People and Places

Seattle and its many charms

Posted on May 31, 2012

Seattle has done its best to win us over in our first day here.

We walked six blocks downhill from our hotel to Pike’s Place Market, the famous waterfront market brimming with seafood and fruit sellers and crafts people.  It’s something akin to Faneuil Hall’s markets and is certainly a huge tourist magnet, but it is more genuine and grittier than its Boston counterpart– more Haymarket than Faneuil given the very real commerce going on.  We saw locals and chefs stopping in to buy and the quality of eveything was dazzling. 

As in California, the temperate west coast climate and rich agricultural bounty is everywhere apparent and makes our New England options seem limited and rather sad by comparison.  We passed stalls with gigantic, perfect raspberries.  There were succulent pears.  Flower mongers had dazzling arrays of flowers we don’t see and for little money.  The seafood?  Whew.  Enormous coho salmon, huge king crab legs, clams, and more.

Seattle has a serious foodie culture and is a hot bed for the slow food, farm to table, and organic food movements.  All of those are easier with this kind of proximity to supply and a long, generous growing season.  Yet it spills over into other areas not tied to growing seasons per se, such as bread, cheese, and chocolate — all amply represented among the local artisan suppliers.  This bodes really well for the days ahead!

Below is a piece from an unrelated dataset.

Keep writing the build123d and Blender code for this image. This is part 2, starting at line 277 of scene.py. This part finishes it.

The Market has spawned a lot of surrounding businesses ranging from tacky tee-shirts to high end fashion design.  One wonderful old store into which we wandered was Metsker’s Maps, a treasure trove of all things geographic: scores of globes, framed maps, travel books, and more.  We picked up a couple of local travel guides and were also subjected to the other big plus out here: just how darn nice everyone is.  The young woman working the store was quick with directions and advice.  She picked up that we were not local and mentioned that all our purchases would be free of Washington’s 9% sales tax if we had a driver’s license showing we were from out of state.  She was warm and friendly.  So has been everyone else we have met so far.

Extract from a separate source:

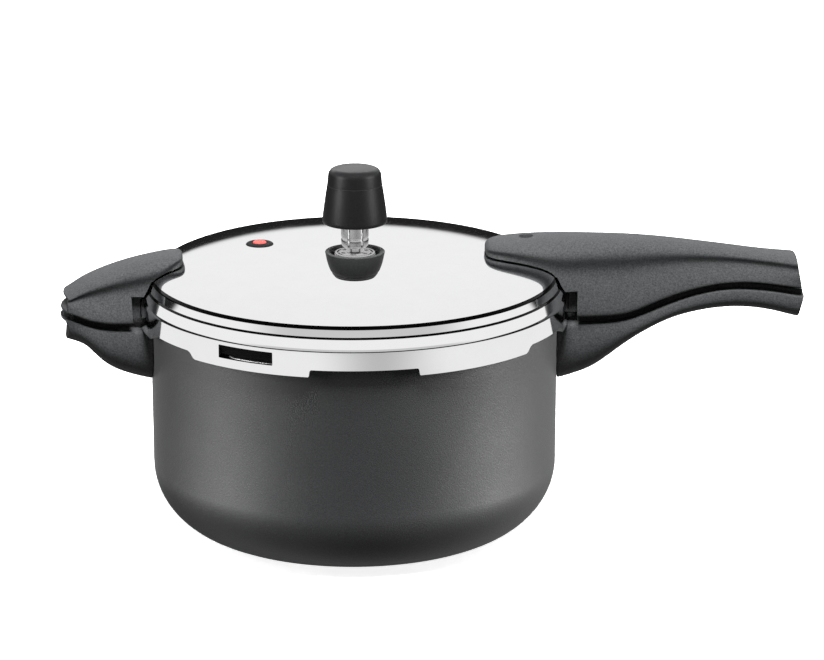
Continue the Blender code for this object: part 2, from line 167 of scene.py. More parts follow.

We found a Nordstrom’s Rack, the outlet for the high end retailer, and the clerk there shared that she was an aspiring writer, we talked NH authors as she bagged our goods, and she took her time in the way all west coast people seem to do even if the line behind us was growing longer.  Interestingly, the people in the line had none of that east coast “move your butt” look of impatience.   They apparently move in a more Zen-like ways as well.  Which makes no sense given the amount of coffee these people drink.  They should be jazzed up out of their minds.  There must be six Starbucks stores in a ten block area around the hotel, augmented by lots of other small coffee shops.  Even in some of the small shops there was a pot brewing and we were offered a cup.

In the evening, we made our way to the  Elliot Bay Book Company, the famous and huge indpendent bookstore, in the Capital Hill area, a funky artsy neighborhood with a Brooklyn-like convergence of Seattle’s gay scene, hipster culture, and the arts.  Yes, it does beg the question of how they let me in, I know.  But they did and Elliot Bay is a bibliophile’s dream.  I visited it years ago when it was in Pioneer Square (it moved to this new location two years ago) and I knew our girls would go crazy for the place, though it is almost overwhelming.  We left with more books to add to the pile we can never hope to get to during this relatively short trip. 

Of course, the helpful and smiling clerk had an answer to our question of where we might eat: “two doors down at Odd Fellows, the best place in the area.”  It was.  A hip crowd that mixed the skinny jean types with the tattooed and pierced with the Microsoft tech nerd group crowded into an old warehouse space where we sat at long wooden tables on wooden benches and had terrific food from local providers.  The Northwest is a mecca for beer and I started with a Murray’s Pale Ale, an excellent locally brewed beer, and had a simple roast chicken that was so much better than what I cook (the secret, as it turns out: brining….and butter, copious amounts of butter). 

The mix of people in Seattle is interesting.  In our short first exposure, we saw more than a fair share of the homeless and demented (and probably drugged addled in some obvious cases — they do go together often), something we see a lot more of in west coast cities like San Francisco and San Diego than in Boston and New York.  We saw lots of the aforementioned hipsters.  The grunge movement seems to be hanging on here if the plethora of plaid is any indication.  Lots of somewhat displaced looking teenagers with a combination of runaway and skate boarder look, though they could be the CFOs of cool tech start ups for all I know.  Fashion is a lot more comfortable here, maybe because one spends a lot of the time being damp.  We arrived to clouds, had some sunny respite in the afternoon, and it was raining by dinner.  Hey, this is Seattle – -we knew what we were in for.

Welcoming people, great food, fun shopping, views of water from every direction and the one shooting to make the news was some miles away (though again, a sort of whack job scenario).  We are off to the rainy Olympic Peninsula and its wild coast today, but we’ll return to Seattle at the end of the trip and we’ll look forward it.  My wariness wanes.